8/07/2012

Emergencia educativa


Por Porfirio Muñoz Ledo
A pocas semanas de haber escuchado engolados o escuetos compromisos en materia educativa a lo largo de la campaña electoral, nos topamos con la realidad: la dramática falta de cupo en la educación superior, suma y síntesis de un drama nacional al que deben hacer frente ahora mismo los partidos y dirigencias que incurrieron en las promesas. El empleo emergente del poder presupuestal que entre todos detentan.

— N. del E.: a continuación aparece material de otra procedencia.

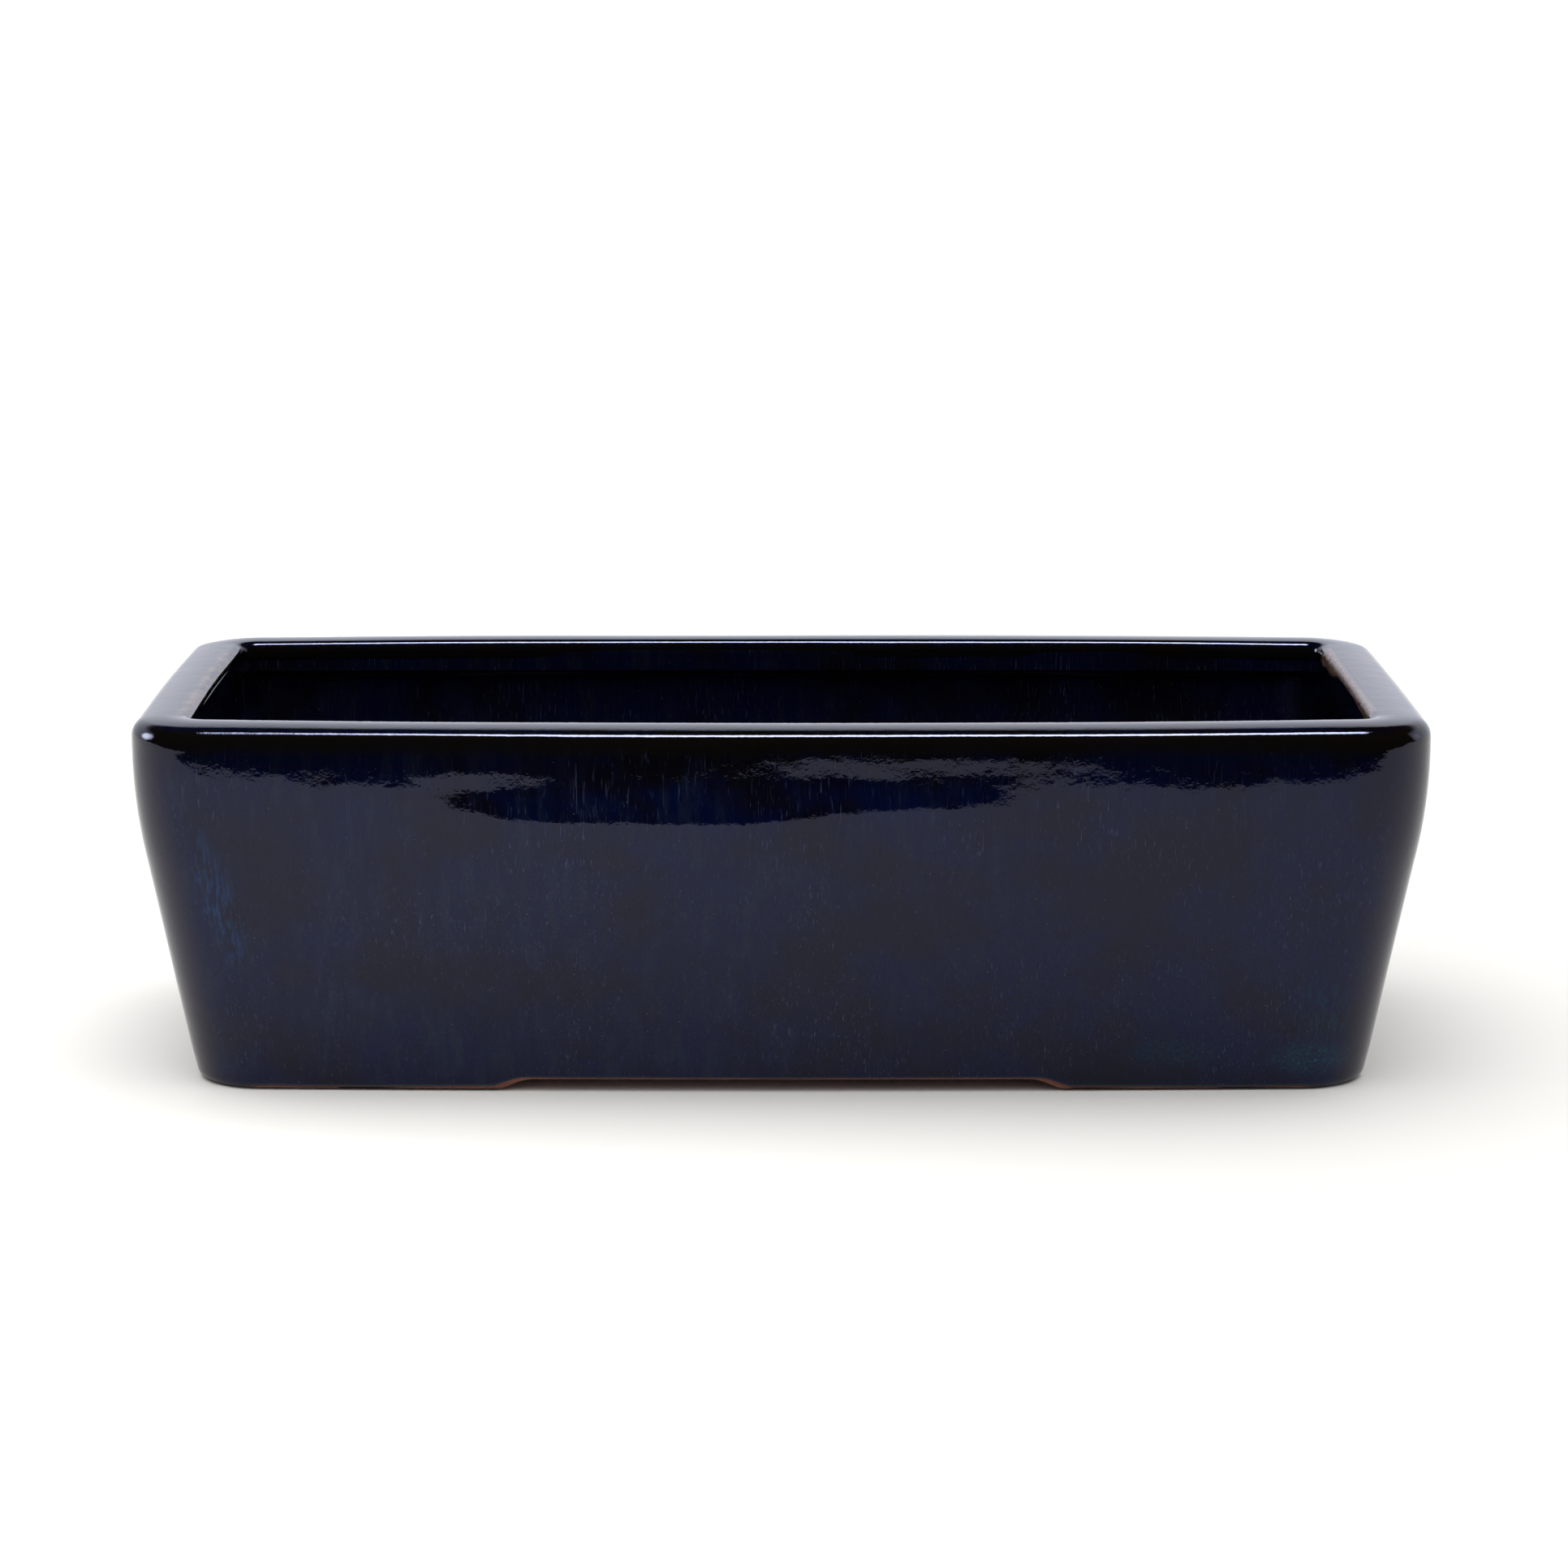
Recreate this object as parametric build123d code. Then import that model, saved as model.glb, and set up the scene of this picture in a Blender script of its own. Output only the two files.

La mayor utopía de nuestro país, desde el arranque de su vida independiente, ha sido la redención del pueblo a través de la educación. Morelos definió esa voluntad colectiva de la siguiente manera: “la instrucción, como necesaria a todos los ciudadanos, debe ser favorecida por la sociedad con todo su poder”. Sin embargo, pocos empeños hemos tenido en esa dirección que hayan sido animados por la grandeza y coronados por el éxito.

La espina dorsal del pensamiento liberal fue el combate al oscurantismo por medio de la ilustración. Los conflictos internos, las invasiones extranjeras y las carencias institucionales frenaron durante más de medio siglo los proyectos de transformación nacional. No fue sino hasta el año de 1867 cuando Benito Juárez plasmó en la Ley Orgánica de la Instrucción Pública el carácter laico, obligatorio y gratuito de la educación primaria.

Tal propósito demoró más de 100 años en materializarse. Gracias al lúcido entusiasmo de Jaime Torres Bodet logró establecerse en el año de 1959 un compromiso presupuestal de carácter multianual —el Plan de Once años para la educación primaria— que a su término satisfizo esa necesidad con más de 90% de cobertura. En la lógica de la expansión continua de la escolaridad, debió haberse adoptado de inmediato la secundaria obligatoria, medida que fue frenada durante años por la derecha gubernamental, cómplice a su vez de la insuficiencia fiscal.

El Plan Nacional de Educación adoptado en 1977 bajo el impulso de quien esto escribe y enterrado al año siguiente formalizó esa demanda y planteó la ampliación consistente de los niveles superiores. No obstante, fue hasta 1993 que la Constitución consagró el carácter obligatorio de la escuela secundaria cuyo cumplimiento ha sido penoso, ya que apenas la mitad de los estudiantes mexicanos que inician el ciclo escolar lo concluyen.

Por lo que hace a la educación media superior, si bien en las estadísticas oficiales ofrecen el registro de que se tiene dos tercios de cobertura, el hecho es que menos de 30% de los jóvenes de 18 años la concluye: ello determinó, tras un arduo debate en la presente legislatura, que se estableciera la cobertura universal del bachillerato a nivel constitucional. Sin embargo, en lamentable regateo con la tecnocracia, se permitió por un artículo transitorio un término de 10 años para su cumplimiento.

Diría Keynes que en el plazo largo todos estaremos muertos, sugiriendo así los apremios de la temporalidad política. Resulta inexplicable que, habiendo estallado la bomba social que representan los “ninis”, no se adopten medidas de emergencia para la expansión de la educación pública. Recordemos además que un sitio en el sistema educativo tiene un costo siete veces menor que una plaza en la economía formal.

Actualmente la matrícula de los colegios de educación superior es de 28% de la población de 19 a 23 años de edad, es decir, que de los 9.1 millones de jóvenes con edad para cursarla menos de un tercio acuden a las aulas. El incremento de la demanda real del servicio ha determinado más de 100 mil estudiantes rechazados tan solo en el área metropolitana por las grandes instituciones de educación superior (UNAM, UAM e IPN). Las soluciones alternativas son precarias en número o impagables para los estamentos pobres.

Nada más corrosivo que la demagogia. Si los actores políticos tuvieran un mínimo de congruencia, debieran convocar a las instituciones nacionales de educación superior para determinar una ampliación presupuestal inmediata que permitiese acoger, a comienzos del año próximo, a los estudiantes que no tuvieron espacio en el sistema.

Las ofertas diferidas —tanto como las promesas incumplidas— suelen estar en el origen de las grandes revueltas. Serenar al país significa sobre todo atender con prontitud y pertinencia los problemas que lo desbordan.